Cypriot to Russian Church: keep out of breakaway north
NICOSIA, Cyprus (AP) — Ties between the Orthodox Church of Cyprus and its Russian counterpart frayed Friday over a series of services conducted by a Russian priest in the breakaway, Turkish Cypriot, north of the divided island nation.
The Cypriot church's leader, Archbishop Chrysostomos II, said he would ask the Russian Patriarch to put a stop to the services that have raised questions about the reasons why they're being held for "40 or 50" Russian speakers.
The Archbishop said the Cypriot church doesn't wish its Russian counterpart to meddle in its domestic affairs or create its own parishes on the island, especially in the north where the Cypriot church doesn't have effective control of hundreds of Orthodox churches and other religious sites.

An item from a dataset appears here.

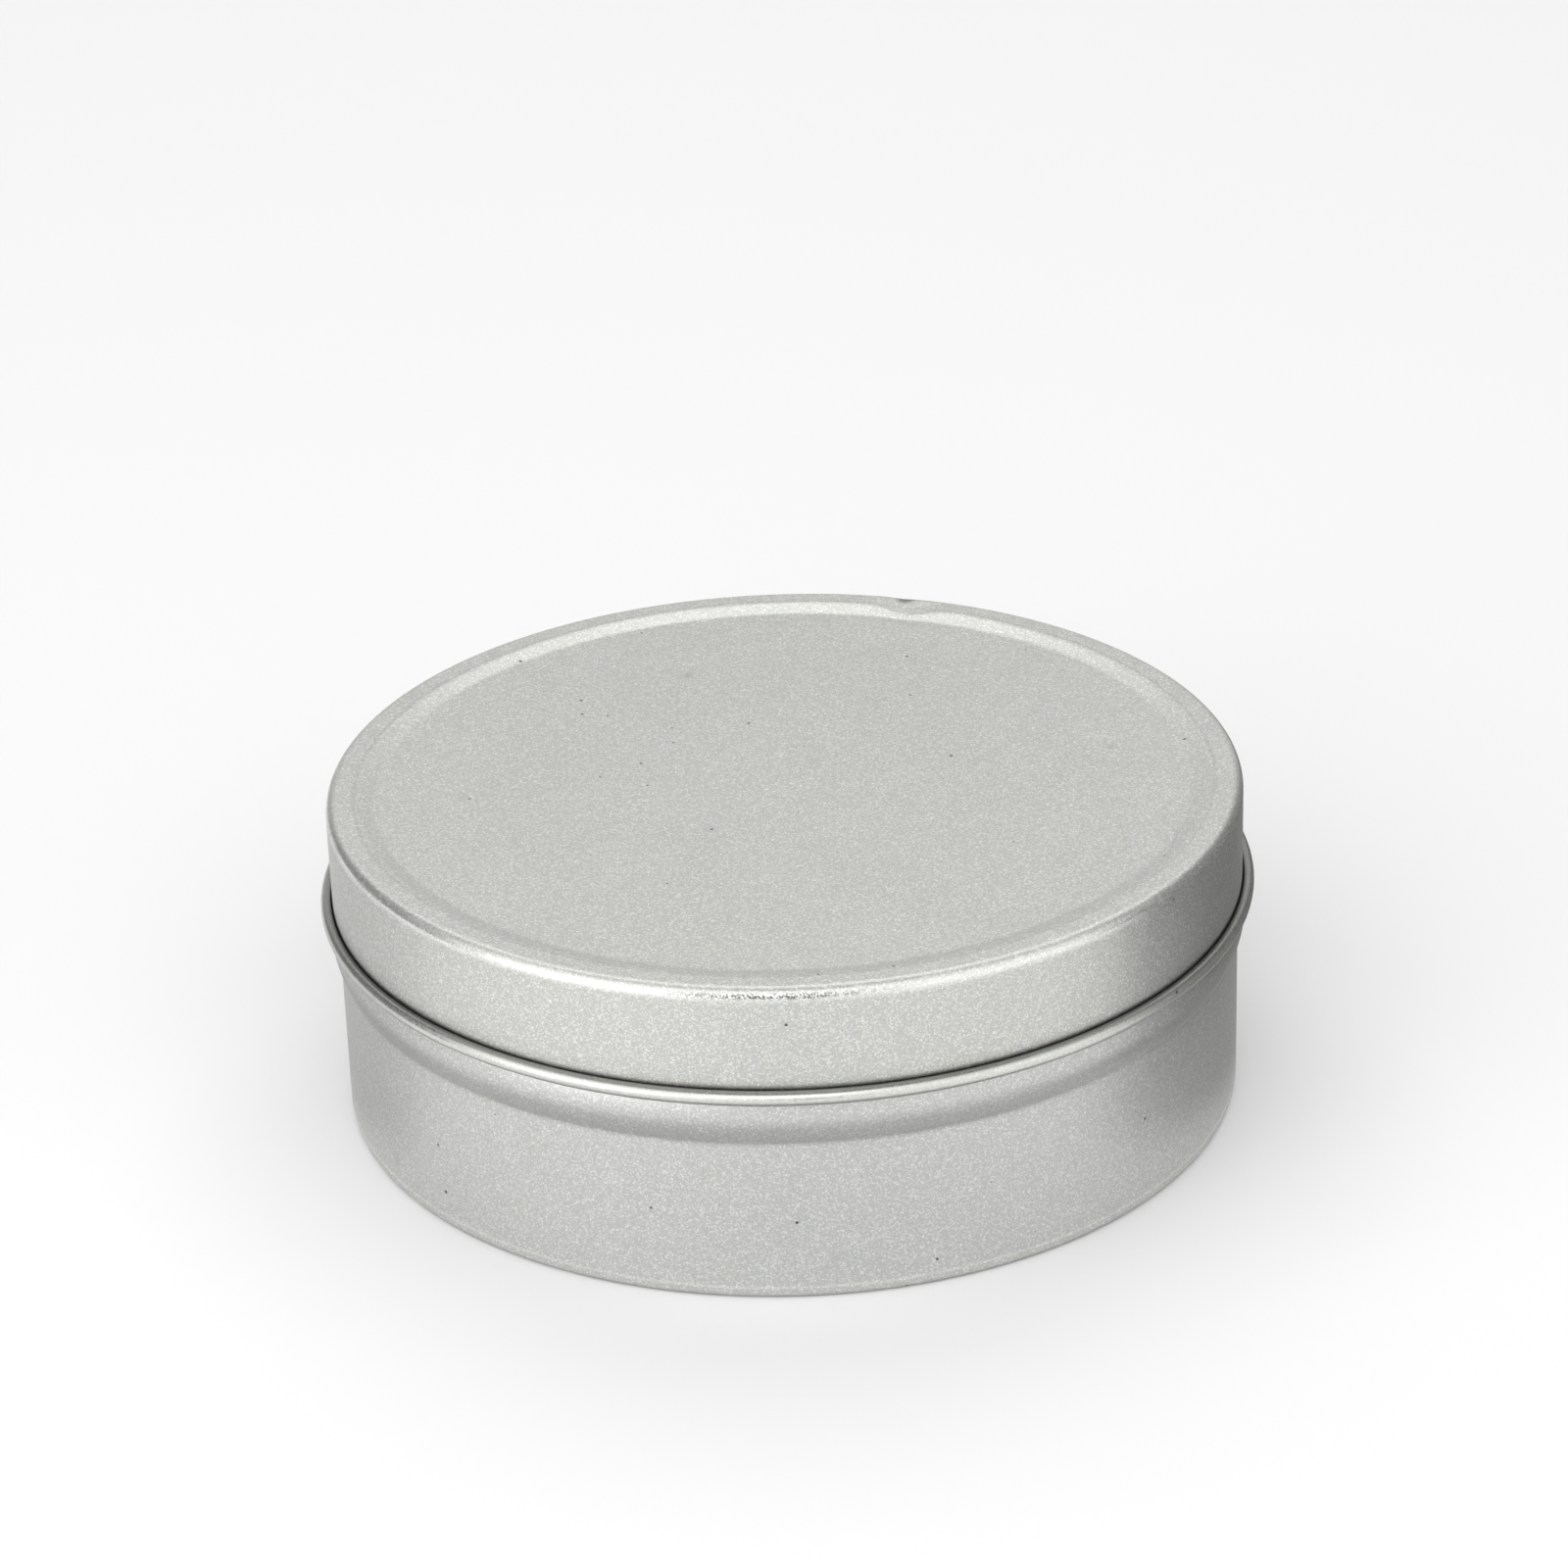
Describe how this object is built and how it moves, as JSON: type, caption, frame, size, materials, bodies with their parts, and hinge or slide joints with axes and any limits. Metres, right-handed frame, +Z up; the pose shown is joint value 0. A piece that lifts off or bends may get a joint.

Chrysostomos said he would ask the Russian church to confirm whether the priest conducting the controversial services belongs to it. He said he would also appeal to Russian authorities through Patriarch Kirill to convince any Russians living in the north to leave. Although openly doubting whether his efforts would be successful, Chrysostomos said he would ask the same of the governments of other countries whose nationals are living in the north and residing in homes belonging to Greek Cypriots displaced by conflict.
Cyprus was split along ethnic lines in 1974, when Turkey invaded following a coup by supporters of union with Greece. Only Turkey recognizes a Turkish Cypriot declaration of independence and keeps more than 35,000 troops in the north.
Chrystostomos said the Cyprus church has its own Russian-speaking clergy to conduct services in the internationally recognized, Greek Cypriot south, where an estimated 40,000 Russian expatriates live.
The Archbishop didn't rule out that the matter may be in retaliation for the Cyprus' church's "neutral" position on the Ukrainian Orthodox Church's split last year from the Moscow Patriarchate after more than three centuries.
"We love Orthodoxy, we want Orthodoxy to remain united and we're working to avoid a schism," said Chrysostomos. "We want to have good relations with everyone, but we have the courage to speak truths no matter how bitter."